SHORT TASK: The required output is the exact run of lines from the line containing "Recreate this object" to the line containing "from build123d import *", inclusive, and nothing besides.

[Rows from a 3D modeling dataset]

* * * * * * * * *

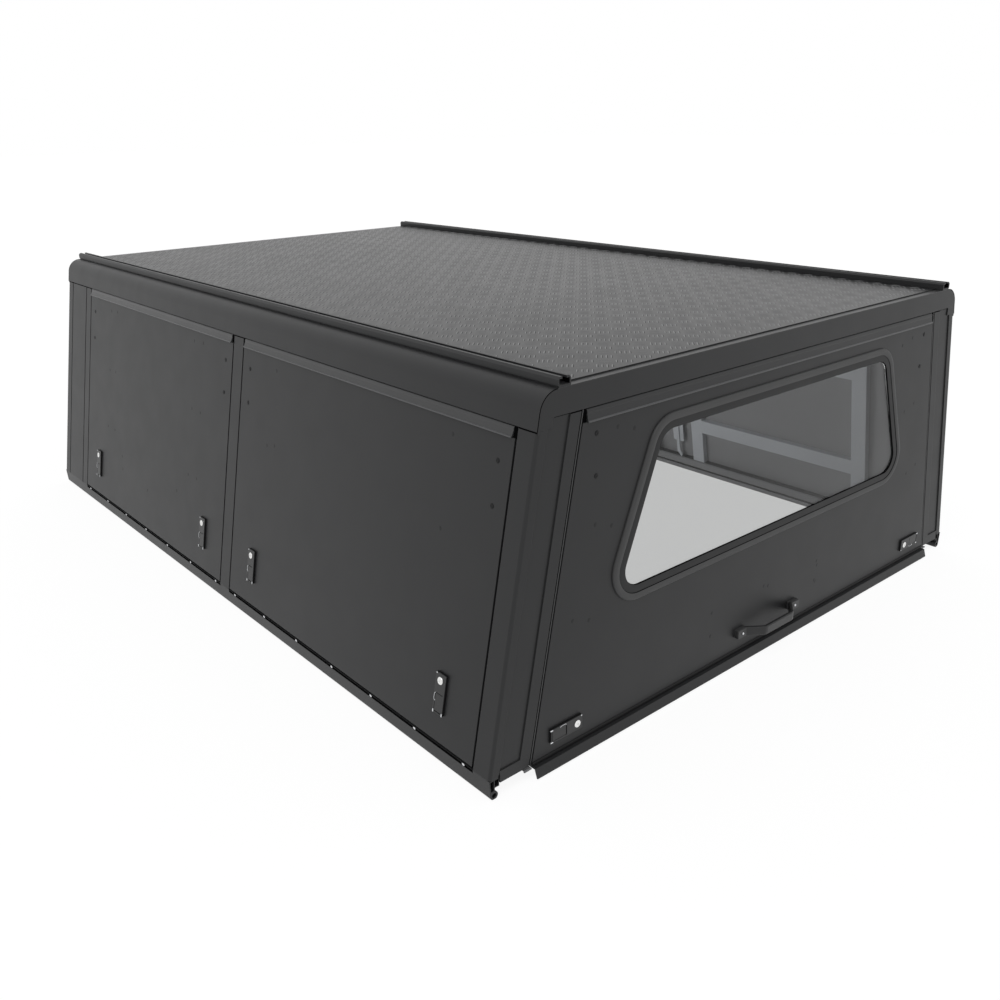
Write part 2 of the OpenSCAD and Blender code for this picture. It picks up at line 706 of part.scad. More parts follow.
side_paddle(-1, front_door, 2);  // left_front_paddle_2
side_door_skin(1, rear_door);  // right_rear_door_skin
side_door_frame(1, rear_door);  // right_rear_door_frame
side_door_hinge(1, rear_door);  // right_rear_door_hinge
side_latch_bodies(1, rear_door);  // right_rear_latch_bodies
side_paddle(1, rear_door, 1);  // right_rear_paddle_1
side_paddle(1, rear_door, 2);  // right_rear_paddle_2
side_door_skin(1, front_door);  // right_front_door_skin
side_door_frame(1, front_door);  // right_front_door_frame
side_door_hinge(1, front_door);  // right_front_door_hinge
side_latch_bodies(1, front_door);  // right_front_latch_bodies
side_paddle(1, front_door, 1);  // right_front_paddle_1
side_paddle(1, front_door, 2);  // right_front_paddle_2
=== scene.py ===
import math

import bmesh
import bpy
from mathutils import Matrix, Vector


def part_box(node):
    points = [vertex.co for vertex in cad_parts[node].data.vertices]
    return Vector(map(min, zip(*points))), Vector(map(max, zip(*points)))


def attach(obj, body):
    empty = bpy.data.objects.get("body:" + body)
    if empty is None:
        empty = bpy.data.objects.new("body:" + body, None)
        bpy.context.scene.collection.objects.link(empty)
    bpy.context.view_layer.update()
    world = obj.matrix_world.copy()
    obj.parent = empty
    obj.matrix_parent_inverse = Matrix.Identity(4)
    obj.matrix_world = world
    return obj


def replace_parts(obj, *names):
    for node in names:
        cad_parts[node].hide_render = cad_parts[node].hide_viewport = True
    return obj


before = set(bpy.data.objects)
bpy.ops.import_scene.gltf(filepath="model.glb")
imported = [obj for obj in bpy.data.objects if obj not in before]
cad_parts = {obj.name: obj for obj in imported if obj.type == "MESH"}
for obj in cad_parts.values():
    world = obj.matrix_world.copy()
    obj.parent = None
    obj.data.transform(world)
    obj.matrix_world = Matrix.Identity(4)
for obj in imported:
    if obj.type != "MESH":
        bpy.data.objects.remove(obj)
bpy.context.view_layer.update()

MM = 0.001

# Places and sizes taken from the frame
RAIL_LOW, RAIL_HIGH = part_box("base_rail_right")
SHEET_LOW, SHEET_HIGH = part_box("roof_sheet")
REAR_Y = RAIL_LOW[1]
FRONT_Y = RAIL_HIGH[1]
REAR_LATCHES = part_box("rear_latch_bodies")
GLASS_LOW, GLASS_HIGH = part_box("rear_window_glass")
HANDLE_LOW, HANDLE_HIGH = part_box("rear_door_handle")
SKIN_LOW, SKIN_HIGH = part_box("rear_door_skin")
ROOF_Z = SHEET_LOW[2]
HEADER_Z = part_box("front_header")[0][2]

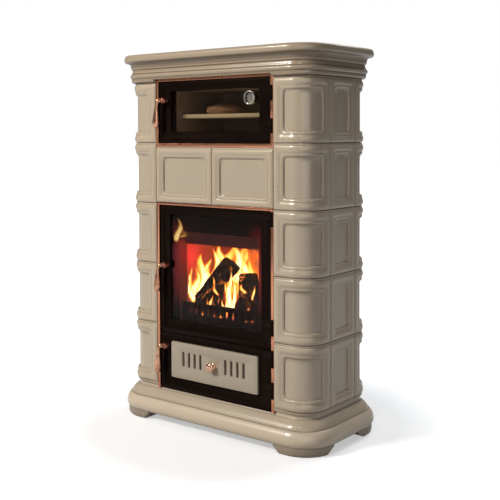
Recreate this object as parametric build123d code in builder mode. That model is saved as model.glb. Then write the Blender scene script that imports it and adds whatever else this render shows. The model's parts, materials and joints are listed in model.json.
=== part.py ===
from build123d import *

import os
from math import asin, atan, degrees

os.makedirs("parts", exist_ok=True)

# Tiled wood stove: glazed bake oven above, glazed fire door in the middle, ash door below.
# Millimetres. X to the viewer's right, Y to the back, Z up.
# Origin on the floor, below the centre of the body.

# ---------------------------------------------------------------- body of glazed tiles
wall_half_width = 443.0  # to the recessed fields of the tiles
wall_depth = 397.0
corner_radius = 82.0
foot_height = 32.0
plinth_height = 57.0
step_height = 58.5
course_height = 238.5
course_count = 5
neck_height = 35.6
crown_height = 74.4

tile_thickness = 30.0  # behind the recessed field
tile_joint = 0.6
frame_crest = 10.0  # how far the frame of a tile stands proud of its field
frame_lip = 5.0
frame_width = 44.0
frame_crest_start = 7.0
frame_crest_end = 23.0
corner_side_leg = 115.0

# ---------------------------------------------------------------- mouldings
moulding_inner = 40.0  # inner wall of every ring, behind the wall line
plinth_overhang = 50.0
plinth_foot_overhang = 42.0
plinth_nose = 22.0  # height of the widest place above the plinth's foot
groove_overhang = 30.0
ovolo_middle_overhang = 21.0
ovolo_middle = 16.0
ovolo_overhang = 4.0
ovolo_height = 30.0
arris_drop = 2.0
scotia_overhang = -3.0  # the hollow under the tiles goes behind the wall line
scotia_middle = 42.0
scotia_top = 51.0
fillet_overhang = 5.0
neck_band_overhang = 20.5
neck_band_low = 5.0
neck_band_high = 16.0
neck_bead_overhang = 26.5
neck_bead_middle = 25.0
neck_lip_overhang = 15.0
crown_groove_overhang = 20.0
crown_throat_overhang = 16.5
crown_cove_overhang = 23.5
crown_soffit_overhang = 31.0
crown_nose_overhang = 50.0
crown_nose_height = 29.0
crown_nose_flat = 11.0  # from the nose back to the flat top
crown_groove_middle = 7.0
crown_throat_low = 13.0
crown_throat_high = 18.0
crown_fillet_middle = 22.0
crown_fillet_top = 27.0
crown_cove_middle = 37.0
slab_ledge = 15.0
slab_thickness = 19.0
slab_gap = 0.3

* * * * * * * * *

THE OUTPUT:
Recreate this object as parametric build123d code in builder mode. That model is saved as model.glb. Then write the Blender scene script that imports it and adds whatever else this render shows. The model's parts, materials and joints are listed in model.json.
=== part.py ===
from build123d import *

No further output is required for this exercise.